Self Care for the ACL: Prehab to Prevent Tears
ACL tears are one the more common injuries in the sports world. After only a few weeks into the NFL season, there have already been multiple ACL injuries. Most of the time, these are non-contact injuries. Without going into too much detail, the anterior cruciate ligament (ACL) is the most commonly injured ligament in the knee. It prevents anterior translation (forward movement) and internal rotation of the tibia (lower leg). The muscles that directly cross the knee primarily control movement forward and back. Twisting and side to side movements are controlled by the core, hips, and foot and ankle. These areas need to be trained to stabilize the body during these types of movements or too much responsibility falls on the ACL. There are a plethora of exercises that can be utilized to work on balance and stability of the core and lower extremity. Let’s touch on a few simple ones that you can start today.
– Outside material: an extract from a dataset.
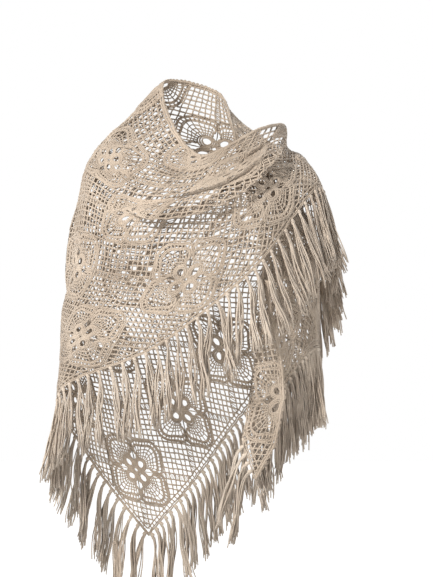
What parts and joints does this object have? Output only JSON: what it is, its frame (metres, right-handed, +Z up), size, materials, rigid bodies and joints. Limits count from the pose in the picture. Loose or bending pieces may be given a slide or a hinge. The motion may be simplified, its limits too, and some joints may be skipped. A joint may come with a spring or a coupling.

Proprioception is your body’s awareness of where it is in space. There are nerve receptors within our joints, tendons, and muscles that give our brain this feedback. They must be challenged to get better! Our body uses proprioceptors, vision, and the vestibular system (inner ear) to recover from a loss of balance. So for example, if you take away vision, the proprioceptors must work harder. Any athlete should be able to balance on one leg with the eyes closed for 30 seconds. You must do this without level hips and with a stable foot. Use a tripod position of the foot which is where equal weight is distributed between the base of the big toe, little toe, and center of the heel. Don’t grip the ground with your toes. Stand on one leg, lifting the other to where the thigh is parallel with the ground.
Hip Strength and Activation
The gluteal muscles and rotational muscles that surround the hip are extremely important in stabilizing the knee. They need to be strong but they also need to activate properly when the foot hits the ground. The most basic gluteal activation exercises are long, static hold movements, or isometrics. It’s best to start on the ground with a few exercises that isolate the gluteals and remove the ability of the hip flexors and quads to help. Sidelying clams and hip abduction are simple but challenging. Use a light resistance band and hold each of these exercises for one minute, 2 reps on each leg.
You can then combine these exercises with core strengthening by performing them in a modified side plank position.
Balance and Hip Stability
The next step is to bring it all together! You need to have good balance in a dynamic situation along with proper hip muscle activation to protect the ACL. One example is a banded lateral plyometric jump. With a band around the knees, perform single leg bounding side to side. Challenge yourself by sticking the landing and maintaining balance for a few seconds before jumping back to the other side.
Based on your sport, exercises can be tailored to train your body for the challenges it will face. A physical therapist or athletic trainer is a great resource for any athlete who wants to maximize performance and also protect themselves from injury.